## JOB:
Repeat only the lines from the line containing "make_edging(side)" through the line containing "for node in", both included, exactly as they stand.

━━━ DATA IN THIS EXERCISE ━━━

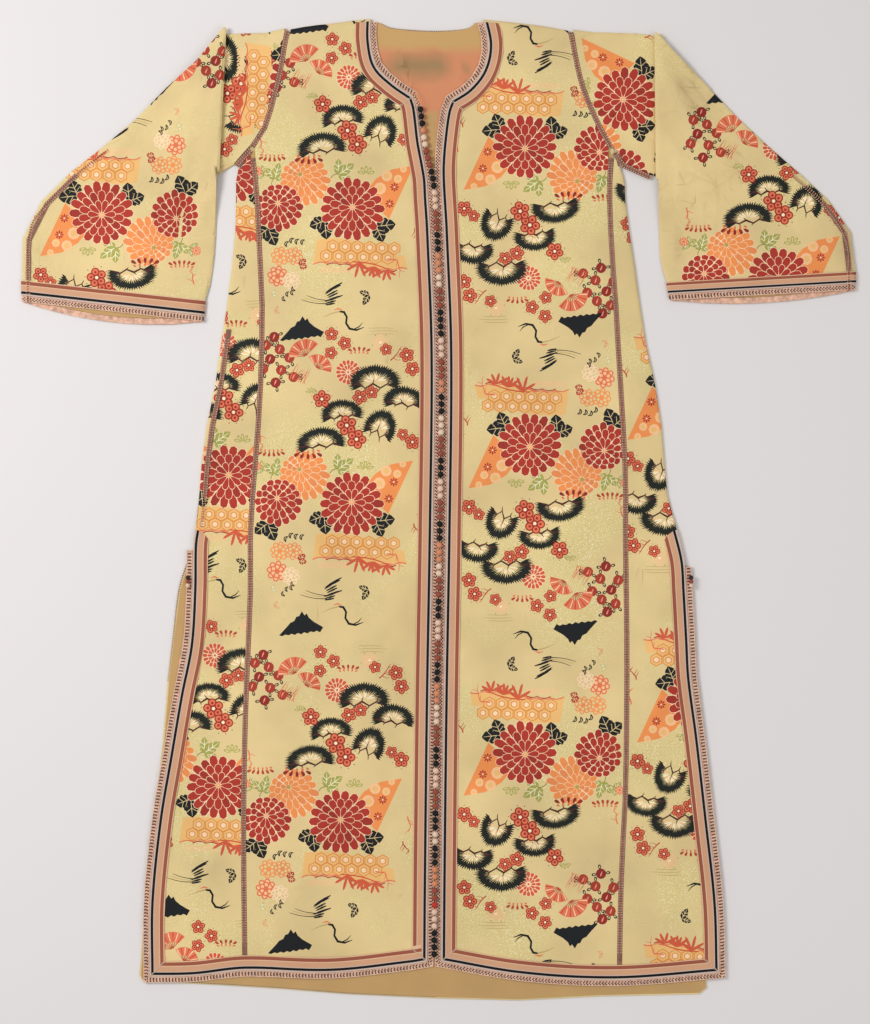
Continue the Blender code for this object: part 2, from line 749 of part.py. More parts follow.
def section_line(top, under, shares, height):
    # Centre points on a straight section, at the armhole's spacing and close to both folds.
    length = (under - top).length
    edge = TUBE_EDGE / length
    stops = [0.0, edge] + shares[1:-1] + [1.0 - edge, 1.0]
    return [Vector((*top.lerp(under, stop), height)) for stop in stops]


def armhole_section(side):
    outer = offset_path(armhole_line(side), (LADDER_WIDTH + 2 * SEAM_GAP) * side["outward"])
    lengths = [0.0]
    for start, end in zip(outer, outer[1:]):
        lengths.append(lengths[-1] + (end - start).length)
    shares = [length / lengths[-1] for length in lengths]
    near_top = outer[0] + (outer[1] - outer[0]).normalized() * TUBE_EDGE
    near_under = outer[-1] + (outer[-2] - outer[-1]).normalized() * TUBE_EDGE
    plan = [outer[0], near_top] + outer[1:-1] + [near_under, outer[-1]]
    points = [Vector((p.x, p.y, TUBE_ARMHOLE / 2)) for p in plan]
    return Section(points, Vector((0, 0, 1)), TUBE_ARMHOLE), shares


def fold_turn(top, under, shares, outward_turn, start_height):
    # Sections round a fold: away from the body and up, or toward it and up.
    radius = PLEAT_PITCH / 2
    along = (under - top).normalized()
    away = Vector((-along.y, along.x))
    if away.x * outward_turn < 0:
        away = -away
    sections = []
    setback = away * (radius + TUBE_PLEAT / 2)
    face = 1.0 if start_height < PLEAT_PITCH else -1.0
    for step in range(PLEAT_TURN_STEPS + 1):
        angle = math.pi * step / PLEAT_TURN_STEPS
        shift = away * (radius * math.sin(angle)) - setback
        height = start_height + radius * (1 - math.cos(angle))
        across = away * (-face * math.sin(angle))
        normal = Vector((across.x, across.y, face * math.cos(angle)))
        line = section_line(top + shift, under + shift, shares, height)
        sections.append(Section(line, normal, TUBE_PLEAT))
    return sections


def smooth_step(value):
    value = max(0.0, min(1.0, value))
    return value * value * (3 - 2 * value)


def pleat_share(point, corners):
    # 1 over the pleat and falling to 0 where the sleeve lies on the surface again.
    inside = True
    nearest = math.inf
    turn = 0.0
    for start, end in zip(corners, corners[1:] + corners[:1]):
        cross = (end - start).cross(point - start)
        if turn * cross < 0:
            inside = False
        turn = turn or cross
        nearest = min(nearest, distance_to_line(point, start, end))
    if inside:
        return 1.0
    return smooth_step(1.0 - (nearest - PLEAT_SLOPE_START) / PLEAT_SLOPE_LENGTH)


def sleeve_sections(side):
    outward = side["outward"]
    first, shares = armhole_section(side)
    sections = [first]
    base = TUBE_PLEAT / 2
    up = Vector((0, 0, 1))
    for top_x, top_y, under_x, under_y in side["sleeve_head"]:
        line = section_line(Vector((top_x, top_y)), Vector((under_x, under_y)), shares, base)
        sections.append(Section(line, up, TUBE_PLEAT))
    hidden = side["pleat_under"]
    crease = side["crease"]
    hidden_top, hidden_under = Vector(hidden[:2]), Vector(hidden[2:])
    crease_top, crease_under = Vector(crease[:2]), Vector(crease[2:])
    sections += fold_turn(hidden_top, hidden_under, shares, outward, base)
    sections += fold_turn(crease_top, crease_under, shares, -outward, base + PLEAT_PITCH)
    corners = [crease_top, hidden_top, hidden_under, crease_under]
    top_line = Curve(side["sleeve_top"])
    under_line = Curve(side["sleeve_under"])
    for k in range(1, SLEEVE_SECTIONS + 1):
        share = k / SLEEVE_SECTIONS
        cuff = smooth_step((share - CUFF_RISE_FROM) / (1 - CUFF_RISE_FROM))
        thickness = TUBE_PLEAT + (TUBE_CUFF - TUBE_PLEAT) * cuff
        floor_height = thickness / 2 + (BAND_CLOTH + SEAM_GAP) * cuff
        line = section_line(top_line.at(share), under_line.at(share), shares, floor_height)
        for point in line:
            point.z += 2 * PLEAT_PITCH * pleat_share(point.xy, corners)
        reach = tuple(value * cuff for value in side["back_reach"])
        sections.append(Section(line, up, thickness, reach))
    sections.append(cuff_section(side, shares, 0.0))
    return sections, shares


def cuff_section(side, shares, beyond):
    # The section at the cuff edge, or further along the sleeve past it.
    cuff = side["cuff"]
    top, under = Vector(cuff[:2]), Vector(cuff[2:])
    band_top = Curve(side["sleeve_top"]).at(1.0)
    band_under = Curve(side["sleeve_under"]).at(1.0)
    top += (top - band_top).normalized() * beyond
    under += (under - band_under).normalized() * beyond
    height = TUBE_CUFF / 2 + BAND_CLOTH + SEAM_GAP
    line = section_line(top, under, shares, height)
    return Section(line, Vector((0, 0, 1)), TUBE_CUFF, side["back_reach"])


def make_sleeve(side):
    name = side["name"]
    sections, shares = sleeve_sections(side)
    tube_wall(f"sleeve_{name}", [section.ring(0.0) for section in sections],
              [section.ring(-SLEEVE_CLOTH) for section in sections], "brocade")

    band = sections[-2:]
    tube_wall(f"cuff_band_{name}", [section.ring(SEAM_GAP + BAND_CLOTH) for section in band],
              [section.ring(SEAM_GAP) for section in band], "band")

    lace = [cuff_section(side, shares, beyond) for beyond in (SEAM_GAP, SEAM_GAP + EDGING_WIDTH)]
    tube_wall(f"cuff_edging_{name}", [section.ring(EDGING_LIFT) for section in lace],
              [section.ring(EDGING_LIFT - EDGING_CLOTH) for section in lace], "lace")

    tops = []
    undersides = []
    for section in sections[-LINING_DEPTH_SECTIONS:]:
        height = section.thickness / 2 - SLEEVE_CLOTH - SEAM_GAP
        inner = [section.back_point(i) for i in range(2, len(section.points) - 2)]
        undersides.append([(p.x, p.y, p.z - height) for p in inner])
        tops.append([(p.x, p.y, p.z - height + LINING_CLOTH) for p in inner])
    grid_wall(f"sleeve_lining_{name}", tops, undersides, "lining")

    tops = []
    undersides = []
    for section in sections[-2 - side["sleeve_seam_sections"]:-1]:
        along = (section.points[-1] - section.points[0]).normalized()
        lift = Vector((0, 0, section.thickness / 2 + SEAM_GAP))
        plan = [section.points[0] + along * (SLEEVE_SEAM_INSET + LADDER_WIDTH * part)
                for part in (0.0, 0.5, 1.0)]
        undersides.append([p + lift for p in plan])
        tops.append([p + lift + Vector((0, 0, BAND_CLOTH + crown))
                     for p, crown in zip(plan, (0.0, LADDER_CROWN, 0.0))])
    last = len(tops) - 1
    for row in (tops, undersides):
        row[last] = [point + Vector((0, SEAM_GAP + BAND_CLOTH, 0)) for point in row[last]]
    grid_wall(f"sleeve_seam_{name}", tops, undersides, "ladder")


def bead_string(name, path, pitch, radius, height_radius, bottom, colour):
    # Knot buttons side by side, joined by the thread that they are worked on.
    line = Curve(path, steps=6)
    count = round(line.lengths[-1] / pitch)
    step = 1.0 / count
    rings = []
    for bead in range(count):
        for place, share in BEAD_RINGS:
            rings.append(((bead + place) * step, share))
    rings.append((1.0, BEAD_NECK_SHARE))
    middle = bottom + height_radius
    points = []
    for place, share in rings:
        centre = line.at(place)
        ahead = line.at(min(place + step / 4, 1.0)) - line.at(max(place - step / 4, 0.0))
        across = Vector((-ahead.y, ahead.x)).normalized()
        for side_index in range(BUTTON_SIDES):
            angle = 2 * math.pi * side_index / BUTTON_SIDES
            plan = centre + across * (radius * share * math.cos(angle))
            points.append((plan.x, plan.y, middle + height_radius * share * math.sin(angle)))
    faces = []
    for r in range(len(rings) - 1):
        for i in range(BUTTON_SIDES):
            j = (i + 1) % BUTTON_SIDES
            start = r * BUTTON_SIDES
            faces.append((start + i, start + j, start + BUTTON_SIDES + j, start + BUTTON_SIDES + i))
    faces.append(tuple(range(BUTTON_SIDES)))
    faces.append(tuple(range(len(points) - BUTTON_SIDES, len(points))))
    return add_solid(name, points, faces, colour)


def make_buttons():
    # One row, on the left front's lace at the neck and over the meeting laces below it.
    front = Curve(LEFT["front"])
    bottom = FRONT_LEVEL + EDGING_LIFT + EDGING_CLOTH + SEAM_GAP
    path = []
    for y in BUTTON_STATIONS:
        share = smooth_step((NECK_SLIT_TOP - y) / (NECK_SLIT_TOP - NECK_SLIT_FOOT))
        away = BUTTON_FROM_EDGE_AT_NECK + (OPENING_WIDTH / 2 - BUTTON_FROM_EDGE_AT_NECK) * share
        path.append((front.at_y(y).x + away, y))
    bead_string("button_row", path, BUTTON_PITCH, BUTTON_RADIUS, BUTTON_HEIGHT_RADIUS, bottom, "knots")


def make_slit_knots(side):
    # Three small knots where the slit starts, on the lace.
    edge = Curve(side["slit"]).at_y(SLIT_KNOT_Y)
    outward = side["outward"]
    bottom = FRONT_LEVEL + EDGING_LIFT + EDGING_CLOTH + SEAM_GAP
    path = [(edge.x + outward * from_edge, edge.y + up) for from_edge, up in SLIT_KNOTS]
    bead_string(f"slit_knot_{side['name']}", path, SLIT_KNOT_PITCH, SLIT_KNOT_RADIUS,
                SLIT_KNOT_RADIUS, bottom, "lace")


def main():
    for old in list(bpy.data.objects):
        bpy.data.objects.remove(old, do_unlink=True)
    make_back()
    for side in SIDES:
        make_front_panel(side)
        make_side_gore(side)
        make_bands(side)
        make_edging(side)
        make_ladder_seams(side)
        make_sleeve(side)
        make_slit_knots(side)
    make_side_seam(LEFT)
    make_buttons()


main()
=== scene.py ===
import cmath
import math
import random

import bmesh
import bpy
import numpy as np
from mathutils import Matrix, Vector
from mathutils.bvhtree import BVHTree
from mathutils.geometry import delaunay_2d_cdt


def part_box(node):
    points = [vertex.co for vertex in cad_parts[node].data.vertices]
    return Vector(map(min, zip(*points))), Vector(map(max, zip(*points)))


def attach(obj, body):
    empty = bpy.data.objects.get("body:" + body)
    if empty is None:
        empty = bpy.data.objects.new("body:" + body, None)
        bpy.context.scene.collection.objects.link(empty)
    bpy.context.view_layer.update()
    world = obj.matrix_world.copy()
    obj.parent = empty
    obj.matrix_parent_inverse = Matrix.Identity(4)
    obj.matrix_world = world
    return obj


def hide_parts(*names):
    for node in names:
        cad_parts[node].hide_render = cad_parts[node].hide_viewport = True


# A long flowered kaftan of gold brocade, laid out flat. Left and right are sides of the view.
# Plan sizes are in millimetres until a mesh is made. Motifs are drawn in complex numbers, x + y i.
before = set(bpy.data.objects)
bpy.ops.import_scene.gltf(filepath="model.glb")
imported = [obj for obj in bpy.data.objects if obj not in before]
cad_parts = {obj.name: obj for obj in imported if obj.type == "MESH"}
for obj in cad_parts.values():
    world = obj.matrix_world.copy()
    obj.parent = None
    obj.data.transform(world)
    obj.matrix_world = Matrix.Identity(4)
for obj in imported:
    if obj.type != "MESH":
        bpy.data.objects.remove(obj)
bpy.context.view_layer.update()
mm = 0.001


# Colour, node and mesh helpers


def linearColour(hexText):
    channels = [int(hexText[i:i + 2], 16) / 255 for i in (1, 3, 5)]
    return tuple(c / 12.92 if c <= 0.04045 else ((c + 0.055) / 1.055) ** 2.4 for c in channels) + (1.0,)


def addNode(tree, kind, links=None, **settings):
    node = tree.nodes.new(kind)
    for name, value in settings.items():
        setattr(node, name, value)
    for socket, source in (links or {}).items():
        if isinstance(source, bpy.types.NodeSocket):
            tree.links.new(source, node.inputs[socket])
        else:
            node.inputs[socket].default_value = source
    return node


def startMaterial(name, **sockets):
    material = bpy.data.materials.new(name)
    material.use_nodes = True
    tree = material.node_tree
    shader = tree.nodes["Principled BSDF"]
    for socket, value in sockets.items():
        shader.inputs[socket.replace("_", " ")].default_value = value
    return material, tree, shader


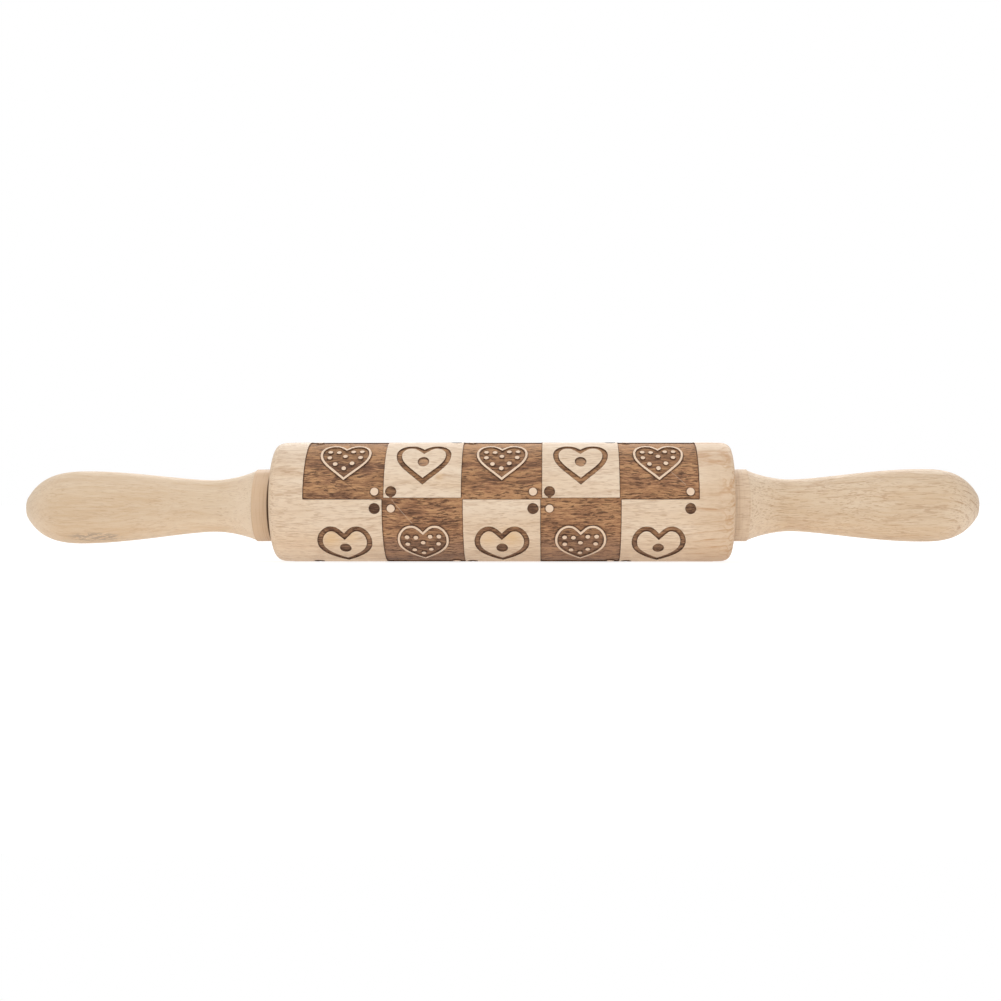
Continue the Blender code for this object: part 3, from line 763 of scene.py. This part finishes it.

━━━

## SOLUTION TO THE PROBLEM:
        make_edging(side)
        make_ladder_seams(side)
        make_sleeve(side)
        make_slit_knots(side)
    make_side_seam(LEFT)
    make_buttons()


main()
=== scene.py ===
import cmath
import math
import random

import bmesh
import bpy
import numpy as np
from mathutils import Matrix, Vector
from mathutils.bvhtree import BVHTree
from mathutils.geometry import delaunay_2d_cdt


def part_box(node):
    points = [vertex.co for vertex in cad_parts[node].data.vertices]
    return Vector(map(min, zip(*points))), Vector(map(max, zip(*points)))


def attach(obj, body):
    empty = bpy.data.objects.get("body:" + body)
    if empty is None:
        empty = bpy.data.objects.new("body:" + body, None)
        bpy.context.scene.collection.objects.link(empty)
    bpy.context.view_layer.update()
    world = obj.matrix_world.copy()
    obj.parent = empty
    obj.matrix_parent_inverse = Matrix.Identity(4)
    obj.matrix_world = world
    return obj


def hide_parts(*names):
    for node in names:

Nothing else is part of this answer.